Après l'avis du Conseil d'État, le ministre a diffusé un communiqué dans lequel il se félicite d'un avis qui "clarifie l'incertitude juridique". On se demande quelle conception M. Mandon se fait de la fonction ministérielle car c'est plutôt à lui qu'il revenait de "clarifier l'incertitude juridique" comme le lui demandaient les universités depuis des mois. Il n'en a pas eu le courage, pas plus d'ailleurs que sa ministre. Au moins aurait-il pu remercier les étudiants et universités qui, faute d'action du gouvernement, ont pris leurs responsabilités et sont allés devant le juge administratif pour faire trancher la question.
M. Mandon s'engage par ailleurs à publier un décret qui "réaffirmera le droit de tout étudiant à poursuivre ses études en master jusqu'au terme de ce cycle". Cette phrase est inquiétante. C'est bien vers une solution hypocrite que l'on s'oriente.
Que va contenir le décret de M. Mandon? Je prends les paris.
Il faudra d'abord autoriser les écoles qui seraient en difficulté à sélectionner, soit à l'entrée du M1, soit en M2. On ne va pas jouer avec SciencePo, Polytechnique et consorts, cela fâcherait les amis de M. Mandon et de Mme la ministre. Une fois que cette question essentielle sera réglée, on s'occupera des universités.
Le gouvernement va trancher entre deux options aussi hypocrites l'une que l'autre. Soit il va tout simplement refuser toute sélection de la L1 au M2 en prévoyant quelques exceptions disciplinaires : Droit, Gestion, Psychologie, biologie. C'est la solution de facilité qui avait les faveurs du cabinet et que Le Monde relaie déjà. Soit il va autoriser les parcours sélectifs si, dans le même master, existe un parcours non sélectif. C'est la technique du parcours "poubelle" où viendront s'entasser les étudiants recalés dans les formations "de prestige".
Tout cela je l'ai déjà décrit ici il y a quelques mois. En pratique les deux solutions aboutissent au même résultat: la sélection par l'échec.
En principe les parcours ne figurent que sous forme d'un visa sur les nouveaux diplômes et ne sont pas mentionnés dans le tristement fameux RNCP. Pour une entreprise il sera quasiment impossible de distinguer le parcours "de prestige" du parcours "poubelle". La seule solution pour conserver toute la valeur professionnalisante des parcours "de prestige" sera donc de ne diplômer aucun étudiant dans le parcours non sélectif qui deviendra ainsi une voie de garage sans diplôme.
Et si M. Mandon décide de refuser toute sélection de la L1 au M2 c'est par l'échec en M1 ou en L3 que la sélection va se faire. N'obtiendront le diplôme de Licence ou l'année de M1 que les étudiants qui pourront poursuivre en M1, dans le premier cas, en M2, dans le second.
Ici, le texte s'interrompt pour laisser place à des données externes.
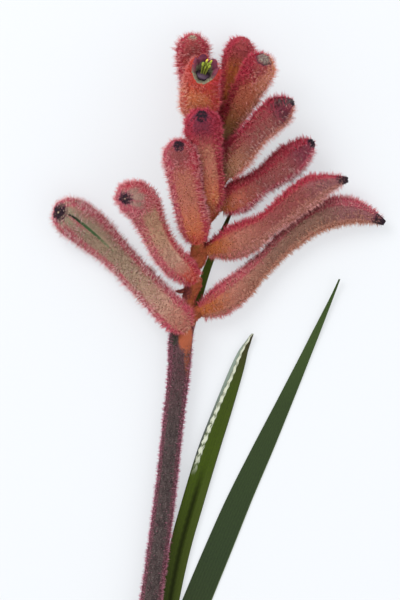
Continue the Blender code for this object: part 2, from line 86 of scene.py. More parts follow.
# Flowers. The half depths are those of the ovary, the neck and the head. A route is the four
# control points of the centreline, from the ovary to the tip. Then come the colours along the
# tube, on its two sides, and at the hairs' tips. The belly is the side towards which the head
# bends. The ovary is widest at a length from the joint with the flower stalk, and the joint is off
# the route's start. A blunt head is 1, a slender one is 0. The dark tip, its heart, the neck and
# the widest place of the head are at shares of the length.
NOWHERE = 1.2  # a share past every tip
Flower = namedtuple(
    "Flower",
    "name half_depths hair_mm dark_from route foot base flank head pale_side deep_side"
    " mid_tip head_tip pale_tip deep_tip belly ovary_mm joint blunt neck_at head_at"
    " heart_from heart",
    defaults=[UP, 6.0, (0.0, 0.0, 0.0), 1.0, 0.45, 0.78, NOWHERE, SAGE],
)
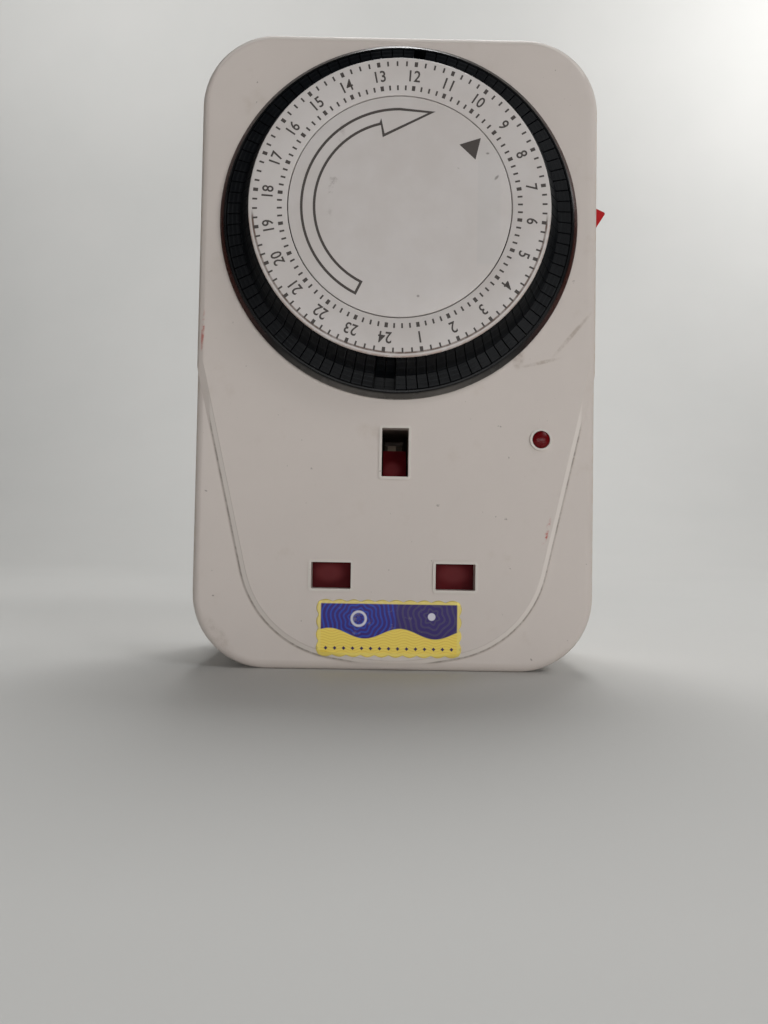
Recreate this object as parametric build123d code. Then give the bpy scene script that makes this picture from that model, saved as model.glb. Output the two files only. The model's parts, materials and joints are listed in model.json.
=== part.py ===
from build123d import *
import os
from math import acos, cos, degrees, pi, radians, sin, tan

# A plug-in 24-hour timer for a three-pin mains socket, drawn in millimetres.
# +X is right and +Z is up, seen from the front. The face looks along -Y.
# The origin lies on the rear face, in the middle of the plug-pin pattern.
# A depth is a distance in front of the rear face, so a plug pin's tip has a negative depth.

# Case
CASE_WIDTH = 72.5
CASE_DEPTH = 37.0
CASE_CORNER = 13.5
EDGE_ROUND = 1.8
REAR_EDGE_ROUND = 1.2
WALL = 2.2
REAR_DEPTH = 6.0
TONGUE_HEIGHT = 1.6
TONGUE_WALL = 1.1
PINS_BELOW_TOP = 31.1
FIT = 0.1
SLIP = 0.25

# Where things lie on the face, from the top end down to the lower end
DIAL_TOP_MARGIN = 2.73
DIAL_SIDE_MARGIN = 3.96
DIAL_SOCKET_GAP = 5.085
SOCKET_ABOVE_END = 17.0

# Raised U-shaped panel of the face, by how far its points lie from the sides and the lower end
PANEL_STEP = 0.8
PANEL_SLOPE = 1.4
PANEL_SIDE_TOP = (3.75, 74.6)
PANEL_CORNER = (-12.05, 5.0)
PANEL_FOOT = 0.7
PANEL_CORNER_ROUND = 19.5
PANEL_FOOT_ROUND = 40.0

# Plug pins and the socket, after the three-pin standard
PIN_SPACING = 22.23
LIVE_PIN = (6.35, 4.0)
LIVE_PIN_LENGTH = 17.7
EARTH_PIN = (4.0, 7.95)
EARTH_PIN_LENGTH = 22.7
PIN_TIP = 1.2
PIN_FLANGE_EDGE = 1.0
PIN_FLANGE_THICK = 1.2
PIN_ROOT = 5.5
SLEEVE_LENGTH = 9.5
SLEEVE_WALL = 0.5
LIVE_APERTURE = (7.1, 4.7)
EARTH_APERTURE = (4.8, 8.75)
APERTURE_ROUND = 0.15
APERTURE_RIM = 0.5
APERTURE_RIM_HEIGHT = 0.25

# Dial, with heights above the face and radii that follow from its rim inwards
DIAL_SET = 5.6
HOURS = 24
TAPPETS_PER_HOUR = 4
TAPPET_OFFSET = 0.5
DISC_TOP = 7.26
DISC_THICK = 0.9
HOUR_RING_OVERHANG = 0.78
HOUR_RING_WIDTH = 6.73
HOUR_RING_THICK = 0.6
HOUR_RING_ROUND = 0.25
WHEEL_WEB = 1.2
WHEEL_STEP = 0.35
WHEEL_FLOOR = (-2.6, -1.3)
RIM_WIDTH = 1.34
RIM_WALL = 0.5
RIM_CREST = 1.9
RIM_SHOULDER = 0.96
RIM_EASE = (0.12, 0.3)
RIM_ABOVE_FACE = 0.3
RIM_RUNNING_GAP = 0.3
HUB_WALL = 2.0
POST_OUTER = 4.0
POST_INNER = 3.0
SHAFT_FIT = 0.06

# Tappets, with heights above the face while they are up
TAPPET_GAP = 0.12
TAPPET_WALL_GAP = 0.2
TAPPET_TOP = 6.45
TAPPET_TOP_WIDTH = 0.65
TAPPET_KNEE = (2.55, 2.36)
TAPPET_FOOT_HEIGHT = 1.97
TAPPET_UNDERSIDE = 1.2
TAPPET_TRAVEL = 2.4
LEG_FROM_RIM = 1.4
LEG_DEPTH = 2.7
LEG_FROM_WALL = 1.45
LEG_WIDTH = 1.0
LEG_END = -3.0
LEG_CLEAR = 0.15
PUSHED = {0: 2, 12: 1}

# Gear train
MODULE = 0.5
PRESSURE_ANGLE = 20.0
BACKLASH = 0.07
CENTRE_EASE = 0.05
DIAL_TEETH = 56
REDUCTION_PINION_TEETH = 16
REDUCTION_WHEEL_TEETH = 28
MOTOR_PINION_TEETH = 14
REDUCTION_BEARING = 150.0
MOTOR_BEARING = 30.0
ARBOR_RADIUS = 1.0
ARBOR_HOLE_EASE = 0.5
DIAL_GEAR_THICK = 1.8
REDUCTION_WHEEL_THICK = 1.4
GEAR_GAP = 0.4

# Mechanism plate and motor
PLATE_BEHIND_FACE = 7.2
PLATE_THICK = 1.8
PLATE_EDGE_GAP = 0.5
PLATE_BELOW_RIM = 1.7
PLATE_POST_INSET = (7.75, 4.8)
PLATE_SCREW_RADIUS = 1.0
PLATE_SCREW_HEAD = (2.2, 1.3)
PLATE_SCREW_LENGTH = 4.5
PLATE_SCREW_SLOT = (0.6, 0.5)
MOTOR_RADIUS = 15.0
MOTOR_LENGTH = 13.0
MOTOR_CAP_RADIUS = 6.0
MOTOR_CAP_LENGTH = 1.5
MOTOR_EAR_REACH = 19.0
MOTOR_EAR_WIDTH = 6.0
MOTOR_EAR_THICK = 1.2
MOTOR_EAR_HOLE = 1.6
MOTOR_EAR_BEARING = 20.0
MOTOR_EDGE = 1.0
MOTOR_TERMINALS = (9.0, 3.5, 7.0)
MOTOR_BORE_DEPTH = 2.0

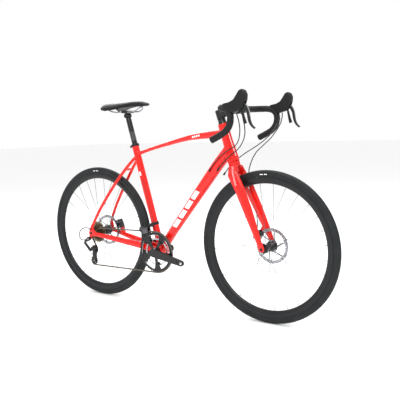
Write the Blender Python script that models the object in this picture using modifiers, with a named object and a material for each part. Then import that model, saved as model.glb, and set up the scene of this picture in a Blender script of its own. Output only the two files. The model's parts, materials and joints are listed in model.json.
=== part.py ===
"""Road bicycle with drop bars and disc brakes, built as separate parts.

Axes: +X forward, +Y to the rider's left, +Z up, so the chain is on the -Y side.
The origin is on the ground, midway between the two axles. Units are metres.
"""

import math

import bmesh
import bpy
from mathutils import Matrix, Vector

# ---- driving dimensions ---------------------------------------------------------------
GAP = 0.0003                      # clearance between pieces that touch
ROUND = 18                        # facets round a small turned piece
WHEEL_STEPS = 36                  # facets round a wheel

WHEELBASE = 1.008
TYRE_RADIUS = 0.340               # 28-622 tyre
TYRE_WIDTH = 0.0286
RIM_OUTER = 0.3110
RIM_INNER = 0.2810                # 30 mm deep rim
RIM_WIDTH = 0.0230
SPOKES = 28
FRONT_HUB_WIDTH = 0.100           # between the fork tips
REAR_HUB_WIDTH = 0.142            # between the dropouts
ROTOR_RADIUS = 0.080
ROTOR_THICKNESS = 0.0018
FRONT_ROTOR_Y = 0.0400
REAR_ROTOR_Y = 0.0535
AXLE_RADIUS = 0.0060

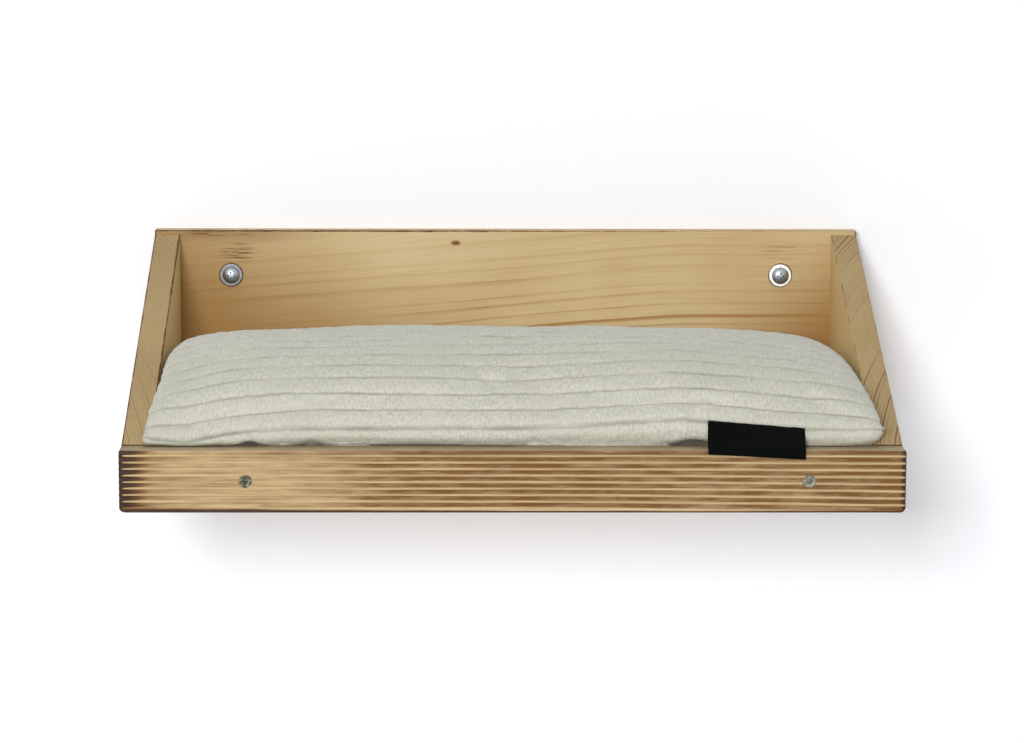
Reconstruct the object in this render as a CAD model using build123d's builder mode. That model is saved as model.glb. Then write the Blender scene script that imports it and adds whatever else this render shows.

Cette sélection par l'échec sera d'autant plus inéluctable que les universités n'ont pas les moyens de former autant d'étudiants à Bac+5. Le ministère veut-il que l'on retire les moyens consacrés à la licence pour les réorienter sur les masters?
Dans le cas contraire il faudra des moyens, beaucoup de moyens, et des postes, beaucoup de postes! La vice-présidente du CEVU de mon université vient de faire le calcul: l'avis du conseil d'État augmente mécaniquement de 1500 étudiants les effectifs de masters à la rentrée prochaine. Sans compter les étudiants ayant obtenu leur M1 les années précédentes et qui n'avaient pas été admis en M2. On rappellera aussi ici que le gouvernement limite à 16 étudiants par enseignant-chercheur les capacités d'encadrement des mémoires. Dans le domaine DEG (Droit Economie Gestion) c'est simple: le nombre total d'étudiants rapporté au nombre total d'enseignants-chercheurs dans les sections CNU 1 à 6 est supérieur à ce ratio.
Pour ma part depuis plusieurs mois je plaide pour en finir avec la catastrophe du Processus de Bologne et de la "politique européenne de l'enseignement supérieur". Il n'y a qu'une solution qui permette à la fois de maintenir l'excellence des masters sélectifs et de reconnaître par un diplôme les compétences acquises par tous les étudiants de M1: la maîtrise.
Ce diplôme existe, les universités peuvent toujours le délivrer à la demande de l'étudiant. Il faut redonner du sens à la maîtrise, revaloriser ce diplôme, peut être à Bac+5 comme dans d'autres pays. Nous aurions ainsi un diplôme non sélectif mais reconnaissant un niveau de formation théorique à Bac+5, la maîtrise, et un diplôme sélectif à Bac+5, le master. Ce serait une façon de sortir "par le haut" du bourbier dans lequel l'incompétence et l'indifférence du ministère ont plongé étudiants et universités depuis 2007.